What the tool refuses to guess: if a field isn't visible — say, the vendor address got cut off — it's left blank rather than fabricated. The same goes for GSA rates: if the API can't return a rate for the city, the cap check is skipped with a clear yellow flag rather than invented.

How receipts are matched to line items

The Vantagepoint cover page lists every expense the employee submitted. Each row on that cover is a "line item." The tool tries to pair each line item with the receipt that proves it. Matching runs in passes:

Pass 0 — Lines where the submitter said no receipt exists

Some lines never have a receipt and that's expected. Mileage is calculated (rate × distance) rather than receipted. Sometimes a tip was given in cash, or an airline didn't issue a receipt for an in-flight snack. When the cover line says so explicitly — or it's a Mileage row — the tool sets those aside up front and labels them "No receipt expected." No match is attempted.

Pass 1 — Meals + Alcohol on the same receipt

When a single dinner shows up on the cover as two separate line items (one Meals, one Alcohol) for the same day, the tool tries to pair both to a single combined receipt where food and alcohol sum to the receipt's total. This is the common Vantagepoint pattern for splitting alcohol into the unallowable account.

Pass 2 — Direct one-to-one matching

For every remaining line item, the tool scores each unmatched receipt on amount closeness, date proximity, vendor agreement, and category fit. The highest-scoring match wins (above a threshold). The "view receipt" button on each row jumps to the matched page in the original packet for spot-checking.

Mileage documentation

Employees sometimes attach a Google Maps screenshot or printed directions for a Mileage line item. There's no dollar total on those pages, so the regular amount-based matcher would never pair them.
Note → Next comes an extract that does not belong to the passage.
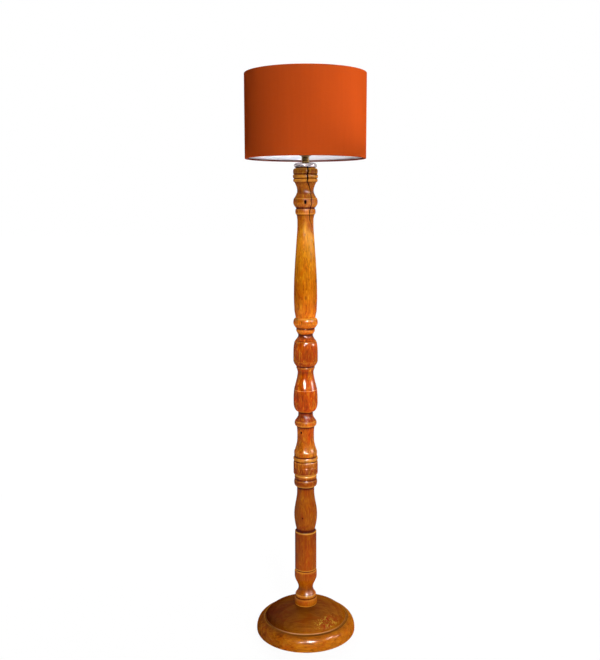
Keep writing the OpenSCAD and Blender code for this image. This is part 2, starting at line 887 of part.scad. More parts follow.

A separate pass matches map/route documents to Mileage lines by date.

When a match looks shaky: the tool surfaces a "possible match" rather than silently picking the wrong receipt. The reviewer sees both candidates and can confirm or reject.

How the tool flags issues

Flags come in three severities: error (something is wrong and needs to change in Vantagepoint), warning (something probably needs adjustment but the reviewer should look), and info (a heads-up; no action required unless the amount looks off).

Alcohol — unallowable

Any line item coded as alcohol must be in an unallowable account (typically 8022.0). The tool flags lines where alcohol is coded to an allowable account. If a meal receipt contains alcohol but the cover doesn't split it out, the tool flags the meal line as "alcohol in meal" with the suggested split amount.

Cited under FAR 31.205-51.

Lodging — GSA per-night cap

FAR §31.205-46 caps lodging at the GSA per-diem rate per night, not averaged across the stay. The tool checks each night individually against the rate for that city. When the folio shows only a grand total without a per-night breakdown, it divides by the number of nights and flags the assumption so the reviewer can verify against the actual folio.

Cited under FAR 31.205-46(a).

Meals & incidentals — GSA M&IE cap per person

Meals are capped per person, not per receipt. The tool counts attendees from four sources — the cover's "Each Person:" list, the description ("lunch with Mary and Catherine"), receipt-printed headcounts ("Guests: 4"), and handwritten guest names on the back — and takes the largest credible count. A small nickname table catches cases where the diner who paid is already in the guest list (so the submitter isn't double-counted).

The flag fires when the per-person cost is more than 50% over the GSA cap for that city. Hover the "👥 N attendees" pill on any meal row to see exactly which signals the tool used to land on the count.

Cited under FAR 31.205-46(a). Rates from the live GSA Per Diem API at api.gsa.gov.

Travel-day M&IE — 75% rule

GSA's rule: the first and last day of a trip each get 75% of the full M&IE rate, not the full rate. A one-day trip uses 75% once (single bookend). The tool detects which line items fall on a trip bookend, applies the 75% cap, and flags overages against the modified cap. Even when a travel-day meal is under cap, an info note appears so the reviewer can confirm the day was correctly identified.

GSA Per Diem FAQ.

Missing receipts

Lines that should have a receipt but don't get a "no receipt found" flag. Parking and tolls are excepted — receipts often aren't issued at meters and tollbooths, so the tool surfaces an info note instead of an error for those categories.

Duplicate receipts

When the same physical receipt is uploaded twice in a packet, the tool detects the duplicate from the extracted data (same vendor, date, total, and line items). One line item keeps its match; the other is flagged with a note that the real receipt for the second charge may be missing.

Cover-page amount missing

If a cover line item is missing its amount, the tool still attempts a tentative match using vendor, date, and description. The line is flagged for the reviewer to confirm and enter the real number; its $0 amount doesn't contribute to the running totals.

Verify on GSA.gov: every GSA-related flag carries a "Verify on GSA.gov →" link next to the rate label. One click opens the official per-diem lookup for that city, state, and fiscal year — useful for spot-checking when a flag looks off.